Fixation on fleet theory
How did Navy leaders predict battles between Japan and the United States would turn out? And, how did they intend to fight the war? Before the advent of naval aircraft, most navies in the world believed in a big fleet battle theory, which held that the winner of a battle would be decided by a fight between battleships mounted with large-caliber guns. Japan was no exception, and, before the start of the Pacific War, Japan’s Navy developed a scenario of intercepting and engaging a U.S. fleet sailing from the U.S. mainland around Mariana Islands in the Central Pacific.
In the Pearl Harbor attack, however, Japan succeeded in destroying most of the U.S. Pacific Fleet’s battleships with 350 naval aircraft launched from Japanese carriers. Also, in run-up to the Battle of Malaya that took place immediately after the Pearl Harbor attack, land-based naval aircraft sank two state-of-the-art British battleships. In both cases, most damage was achieved by attack planes rather than by ships’ guns. In fact, during these two battles Japan put into practice the air superiority theory, which held that naval aviation was the primary instrument for delivering combat power to destroy battleships which were the center of naval power. Commander-in-Chief of the Combined Fleet Yamamoto was one of those who consistently supported the air superiority theory.
In the Pearl Harbor and Malaya operations, battleship units—the main force of the big fleet battle theory—did not have any chance to join in the offensive. The Japanese tactic used in both battles was a breakthrough Japanese achievement in global naval strategy.
Despite these successful operations, however, neither the Naval General Staff nor the Combined Fleet replaced the big fleet battle theory with the air superiority theory. The Combined Fleet continued to maintain the same modus operandi with an emphasis on battleships. The design of the Shinano, the third Yamato-class battleship, was not changed to make it an aircraft carrier. There were no steps taken to swiftly increase the production of aircraft carriers and airplanes.
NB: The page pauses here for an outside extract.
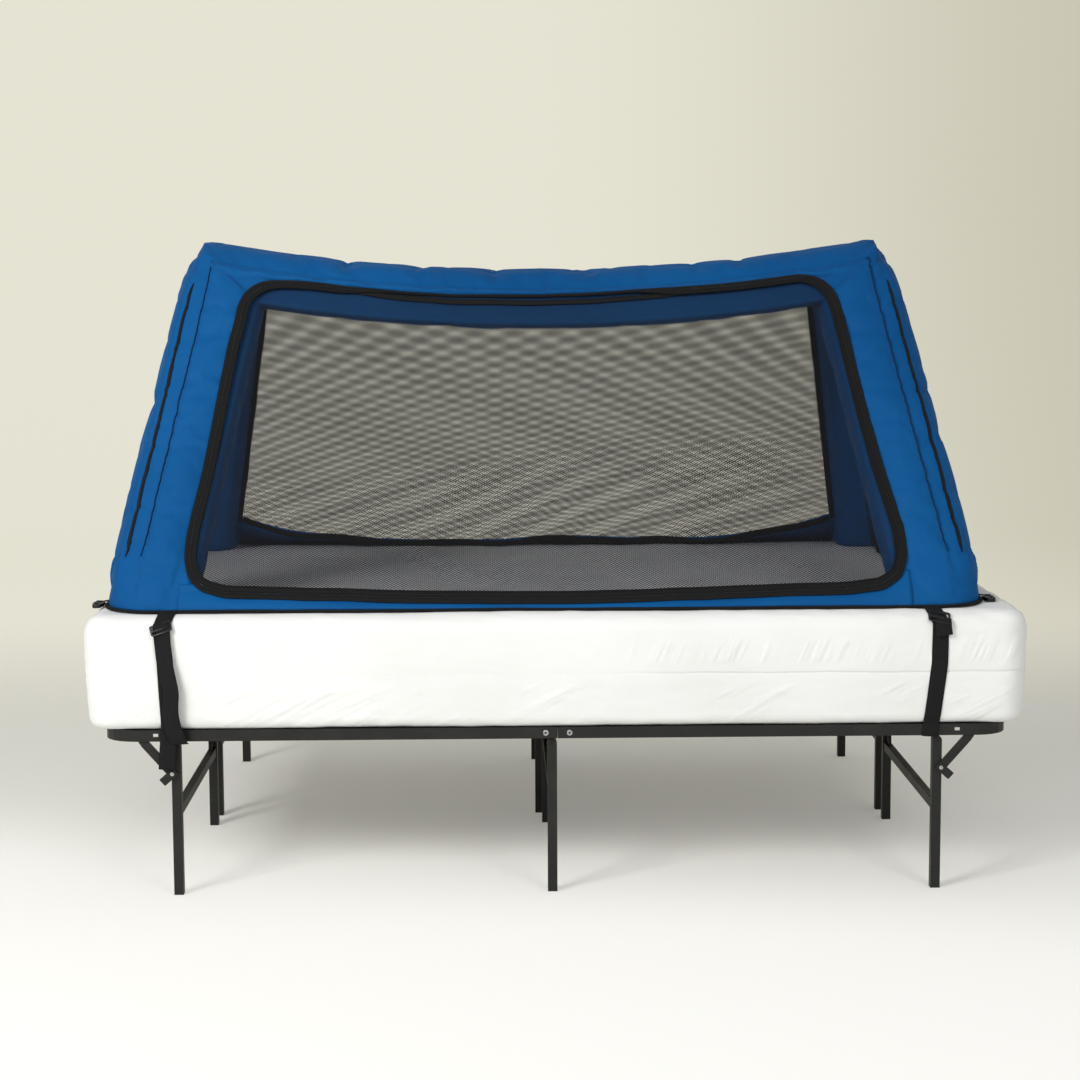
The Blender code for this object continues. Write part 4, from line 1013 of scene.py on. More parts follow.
doorNet = {"depth": 0.0022, "belly": 0.006, "spacing": 0.006}
doorTurns = ((-0.699, 0.627), (-0.45, 0.620), (-0.30, 0.6145), (0.0, 0.612), (0.20, 0.615), (0.40, 0.621), (0.619, 0.6265),
             (0.692, 0.636), (0.731, 0.660), (0.746, 0.700), (0.745, 0.756), (0.711, 0.883), (0.683, 1.02), (0.660, 1.148),
             (0.653, 1.189), (0.646, 1.222), (0.640, 1.243), (0.633, 1.261), (0.619, 1.278), (0.603, 1.289), (0.586, 1.295),
             (0.564, 1.298), (0.543, 1.297), (0.508, 1.292), (0.418, 1.281), (0.353, 1.275), (0.280, 1.270), (0.198, 1.266),
             (0.086, 1.259), (-0.025, 1.2555), (-0.215, 1.2566), (-0.316, 1.262), (-0.393, 1.269), (-0.460, 1.276),
             (-0.506, 1.283), (-0.557, 1.288), (-0.608, 1.290), (-0.639, 1.289), (-0.659, 1.282), (-0.675, 1.270),
             (-0.688, 1.254), (-0.696, 1.235), (-0.703, 1.192), (-0.714, 1.148), (-0.734, 1.02),
             (-0.755, 0.891), (-0.783, 0.756), (-0.787, 0.710), (-0.777, 0.668), (-0.750, 0.641))


def smoothed(points, window, closed):
    # moving average of an evenly spaced path, which rounds its corners
    half = window // 2
    count = len(points)
    made = np.zeros_like(points)
    for k in range(-half, half + 1):
        made += np.roll(points, k, axis=0) if closed else points[np.clip(np.arange(count) + k, 0, count - 1)]
    return made / (2 * half + 1)


def evenly(points, spacing, closed=False):
    points = np.asarray(points, float)
    if closed:
        points = np.concatenate([points, points[:1]])
    lengths = lengthsAlong(points)
    count = max(int(round(lengths[-1] / spacing)), 2)
    wanted = np.linspace(0, lengths[-1], count + 1)
    made = np.stack([np.interp(wanted, lengths, points[:, k]) for k in range(points.shape[1])], axis=1)
    return made[:-1] if closed else made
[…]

In the Battle of Midway, the formation of the Combined Fleet was as follows: The First Carrier Strike Force—consisting of the Akagi and three other aircraft carriers and led by Commander-in-Chief Nagumo—was positioned at the vanguard, followed 500 kilometers to the rear by the core naval force. The main assault force consisted of the flagship Yamato, carrying Commander-in-Chief of the Combined Fleet Yamamoto, and six other battleships, three cruisers and 21 destroyers. The plan was to give full support to the strike force with the main unit in the rear.
Postwar recollections by Shigeru Fukutome, chief of the Operations Bureau of the Naval General Staff, reflected the mind-set of the Navy at that time: “We believed the battleships were still the primary force, with aircraft carrier units being effective naval power to aid the main force. We were waiting for a chance to capture Midway Island so that the Combined Fleet’s core force would be able to shorten the distance and intercept the enemy’s main force.”
The operation plan worked out by the Combined Fleet for the war with Britain, the Netherlands and the United States, contained gallant expressions, such as “smash the U.S. fleet” and “intercept and annihilate the enemy forces.”The plan, which was approved by the Navy on November 5, 1941, reflected the big fleet battle theory Japan had adopted since the Japanese fleet destroyed battleships from Russia’s Baltic Sea Fleet in the May 1905 Battle of the Sea of Japan, the decisive encounter of the Russo-Japanese War.
In the Pearl Harbor attack and the Battle of Malaya, airplanes became the key players in naval operations, replacing battleships. Although the Navy demonstrated this point to observers in Japan and abroad, it was not able to shed the traditional big fleet battle theory, partly because its leadership was comprised of gunnery or torpedo experts. There were only a small number of aviation experts among Japanese naval leaders.
Rear Admiral Takijiro Onishi, Chief of Staff of the Eleventh Air Fleet, visited Matome Ugaki, Chief of Staff of the Combined Fleet, in spring 1942 and asserted that “the core of armament was in aviation.”Ugaki, whose expertise was in battleship gunnery and who was a follower of the big fleet battle theory, insisted, however, “It is difficult to use air force in the vast ocean. Aircraft carriers alone can only fulfill the task of moving air power forward.” With this belief, Ugaki prepared the Combined Fleet for the Battle of Midway.
During the Battle of Midway, the main units—positioned about 10 hours away at full speed from the strike force—were not able to shorten the distance to the enemy fleet in the face of a speedy air attack launched by the U.S. Fleet on the Japanese carrier strike force. Japan’s main force did not have the chance to fire a single shot and sat helpless in preventing four aircraft carriers from being destroyed. If the Japanese aircraft carriers had been escorted by battleships and cruisers, like U.S. aircraft carriers were, the Japanese fleet might have responded to U.S. air attacks in a totally different way.